*TASK DETAILS*:
Please print the full listing exactly.

━━━ DATASET EXCERPT

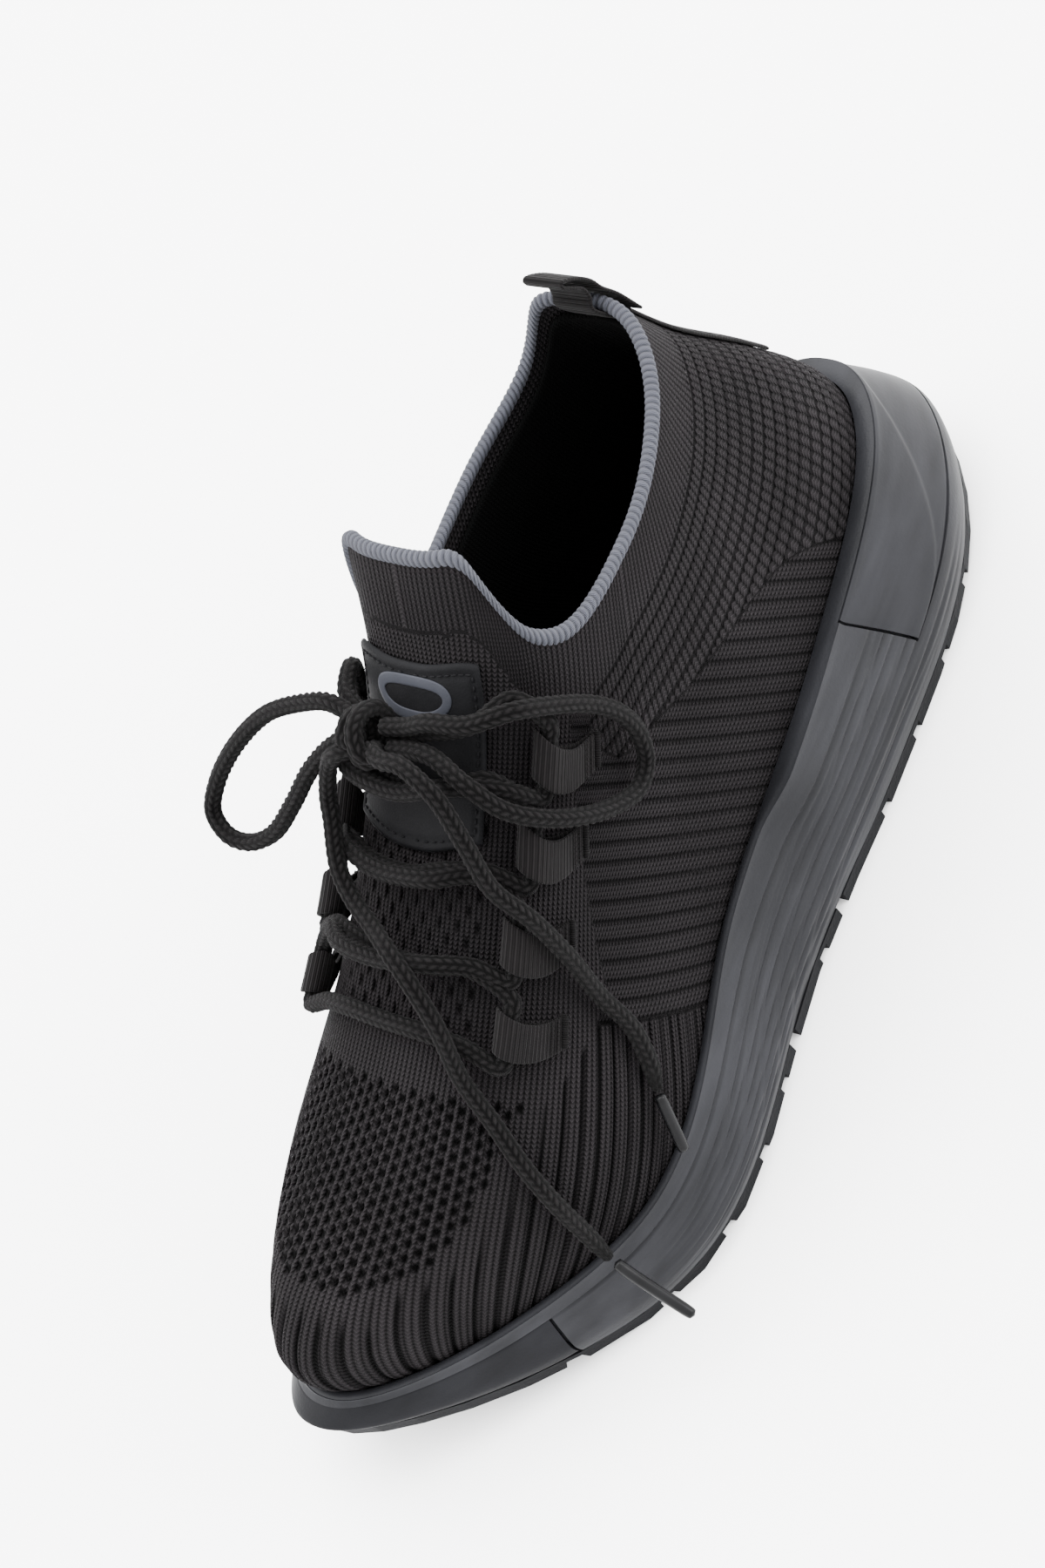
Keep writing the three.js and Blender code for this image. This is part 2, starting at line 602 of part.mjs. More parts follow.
// The lace over the ridge from a loop to the next one up on the far side. Rising adds to its
// lift where it passes over its partner; padding clears the patch.
const CROSSING_SHARES = [0.16, 0.33, 0.5, 0.67, 0.84];
const CROSSING_RISE = [0.2, 0.85, 1, 0.85, 0.2];
const CROSSING_CLIMB = [0.013, 0.004, 0, 0, 0]; // it leaves the lower loop from its upper side
const RIDGE_HEIGHTS = [0.659, 0.712, 0.779, 0.841]; // where the bar and the crossings pass the ridge
const ridgeShare = (share) => 1 - (2 * share - 1) ** 2;
const UNDER_LIFT = LACE_RADIUS + 1;
const OVER_RISE = 2 * LACE_RADIUS + 0.9;
const PATCH_ROW = 3;
function crossing(row, side, rise) {
  const [fromAngle, fromHeight] = eyeExit(row - 1, EYE_REACH);
  const [toAngle, toHeight] = eyeExit(row, -EYE_REACH);
  const bow = RIDGE_HEIGHTS[row] - (fromHeight + toHeight) / 2;
  const padding = row === PATCH_ROW ? PATCH_LIFT + PATCH_THICKNESS : 0;
  return CROSSING_SHARES.map((share, i) => {
    const angle = side * degToRad(lerp(fromAngle - 360, -toAngle, share) + 360);
    const height = lerp(fromHeight, toHeight, share) + ridgeShare(share) * bow + CROSSING_CLIMB[i];
    const nearEye = 1.3 * Math.abs(2 * share - 1);
    return shell(-angle, height, -(UNDER_LIFT + padding + nearEye + rise * CROSSING_RISE[i]));
  });
}

// The straight bar across the bottom pair of loops.
function bottomBar() {
  const [angle, height] = eyeExit(0, -EYE_REACH);
  return CROSSING_SHARES.map((share) => {
    const along = lerp(height, RIDGE_HEIGHTS[0], ridgeShare(share));
    return shell(degToRad(lerp(angle, 360 - angle, share)), along, -UNDER_LIFT);
  });
}

// From a top loop in to the side of the knot.
const toKnot = (side) => [[0.25, 0.009, 1.5], [0.52, -0.028, 3.6]].map(([share, climbed, lift]) => {
  const [angle, height] = eyeExit(PATCH_ROW, EYE_REACH);
  return shell(side * degToRad(lerp(angle, 180, share)), height + climbed, -(UNDER_LIFT + lift));
});

// The lace from one top loop down to the bottom loops and up to the other top loop.
function laceRows() {
  const route = toKnot(-1).reverse();
  for (let row = 3; row > 0; row--) {
    const side = row % 2 === 1 ? -1 : 1;
    route.push(...throughEye(row, side).reverse(), ...crossing(row, side, 0).reverse());
  }
  route.push(...throughEye(0, 1).reverse(), ...bottomBar(), ...throughEye(0, -1));
  for (let row = 1; row < 4; row++) {
    const side = row % 2 === 1 ? 1 : -1;
    route.push(...crossing(row, side, OVER_RISE), ...throughEye(row, side));
  }
  return [...route, ...toKnot(1)];
}
addPiece('lace_rows', cord(laceRows(), 1), LACE_CHARCOAL, 0.9);

const toVectors = (list) => list.map((p) => new THREE.Vector3(...p));

const KNOT_CENTRE = new THREE.Vector3(-4, -15.2, 125.6);
const KNOT_SIZE = new THREE.Vector3(8.6, 6.2, 5.6);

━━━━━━

*THE RESPONSE*:
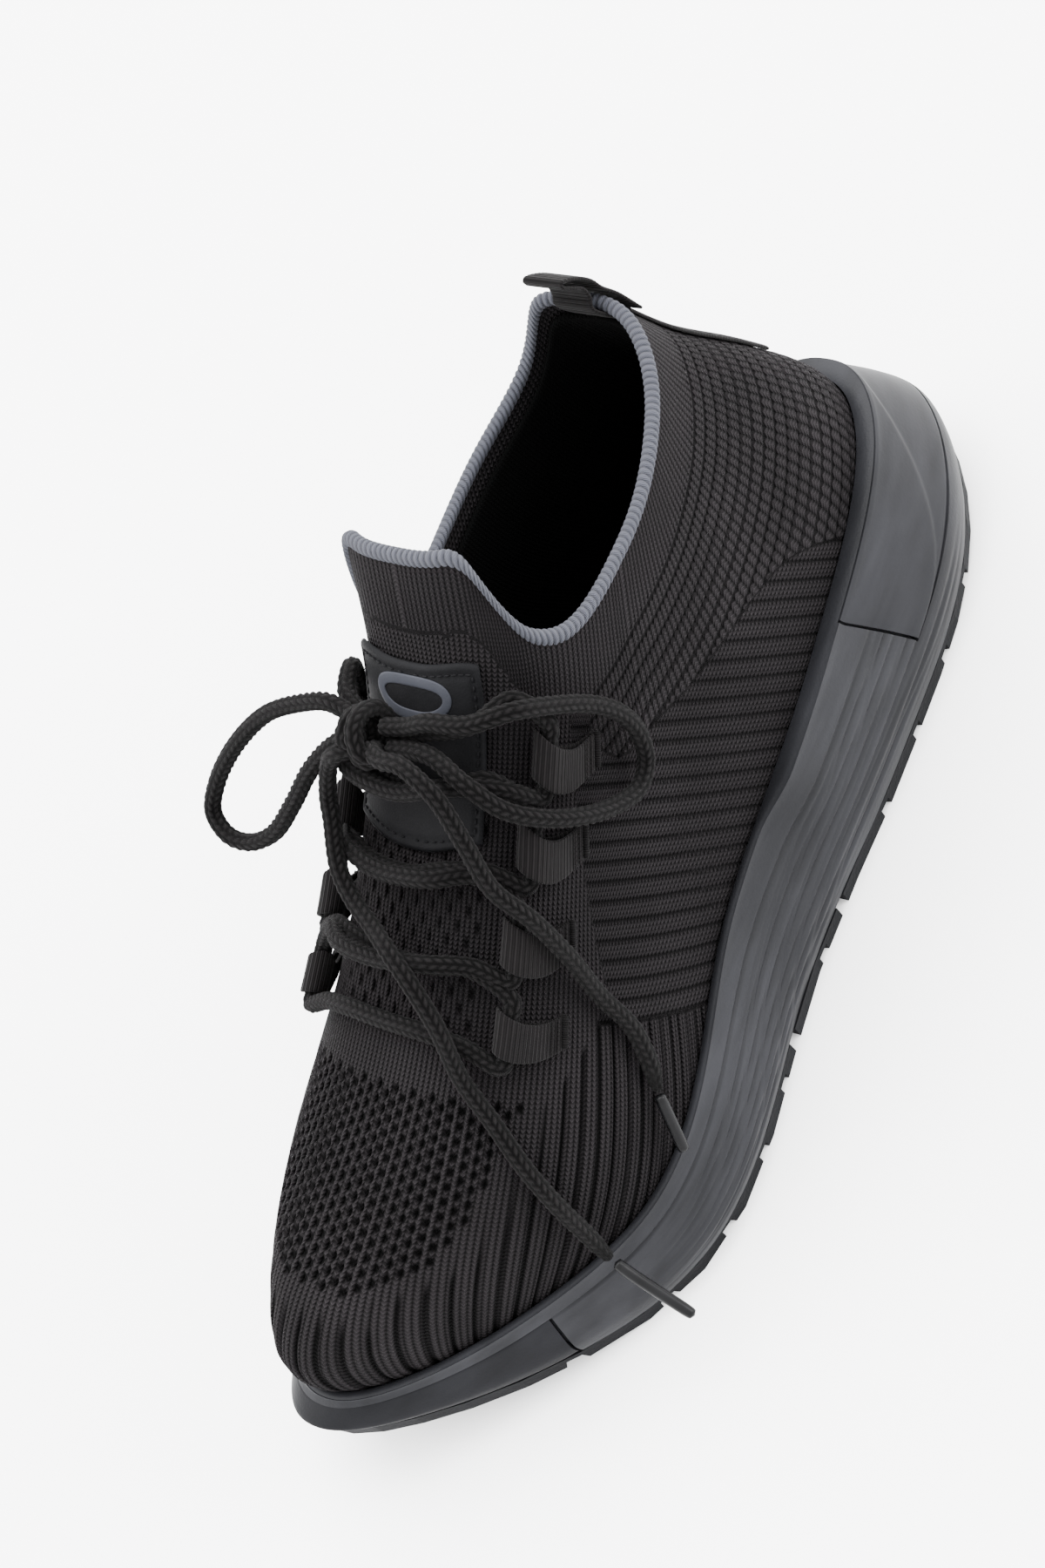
Keep writing the three.js and Blender code for this image. This is part 2, starting at line 602 of part.mjs. More parts follow.
// The lace over the ridge from a loop to the next one up on the far side. Rising adds to its
// lift where it passes over its partner; padding clears the patch.
const CROSSING_SHARES = [0.16, 0.33, 0.5, 0.67, 0.84];
const CROSSING_RISE = [0.2, 0.85, 1, 0.85, 0.2];
const CROSSING_CLIMB = [0.013, 0.004, 0, 0, 0]; // it leaves the lower loop from its upper side
const RIDGE_HEIGHTS = [0.659, 0.712, 0.779, 0.841]; // where the bar and the crossings pass the ridge
const ridgeShare = (share) => 1 - (2 * share - 1) ** 2;
const UNDER_LIFT = LACE_RADIUS + 1;
const OVER_RISE = 2 * LACE_RADIUS + 0.9;
const PATCH_ROW = 3;
function crossing(row, side, rise) {
  const [fromAngle, fromHeight] = eyeExit(row - 1, EYE_REACH);
  const [toAngle, toHeight] = eyeExit(row, -EYE_REACH);
  const bow = RIDGE_HEIGHTS[row] - (fromHeight + toHeight) / 2;
  const padding = row === PATCH_ROW ? PATCH_LIFT + PATCH_THICKNESS : 0;
  return CROSSING_SHARES.map((share, i) => {
    const angle = side * degToRad(lerp(fromAngle - 360, -toAngle, share) + 360);
    const height = lerp(fromHeight, toHeight, share) + ridgeShare(share) * bow + CROSSING_CLIMB[i];
    const nearEye = 1.3 * Math.abs(2 * share - 1);
    return shell(-angle, height, -(UNDER_LIFT + padding + nearEye + rise * CROSSING_RISE[i]));
  });
}

// The straight bar across the bottom pair of loops.
function bottomBar() {
  const [angle, height] = eyeExit(0, -EYE_REACH);
  return CROSSING_SHARES.map((share) => {
    const along = lerp(height, RIDGE_HEIGHTS[0], ridgeShare(share));
    return shell(degToRad(lerp(angle, 360 - angle, share)), along, -UNDER_LIFT);
  });
}

// From a top loop in to the side of the knot.
const toKnot = (side) => [[0.25, 0.009, 1.5], [0.52, -0.028, 3.6]].map(([share, climbed, lift]) => {
  const [angle, height] = eyeExit(PATCH_ROW, EYE_REACH);
  return shell(side * degToRad(lerp(angle, 180, share)), height + climbed, -(UNDER_LIFT + lift));
});

// The lace from one top loop down to the bottom loops and up to the other top loop.
function laceRows() {
  const route = toKnot(-1).reverse();
  for (let row = 3; row > 0; row--) {
    const side = row % 2 === 1 ? -1 : 1;
    route.push(...throughEye(row, side).reverse(), ...crossing(row, side, 0).reverse());
  }
  route.push(...throughEye(0, 1).reverse(), ...bottomBar(), ...throughEye(0, -1));
  for (let row = 1; row < 4; row++) {
    const side = row % 2 === 1 ? 1 : -1;
    route.push(...crossing(row, side, OVER_RISE), ...throughEye(row, side));
  }
  return [...route, ...toKnot(1)];
}
addPiece('lace_rows', cord(laceRows(), 1), LACE_CHARCOAL, 0.9);

const toVectors = (list) => list.map((p) => new THREE.Vector3(...p));

const KNOT_CENTRE = new THREE.Vector3(-4, -15.2, 125.6);
const KNOT_SIZE = new THREE.Vector3(8.6, 6.2, 5.6);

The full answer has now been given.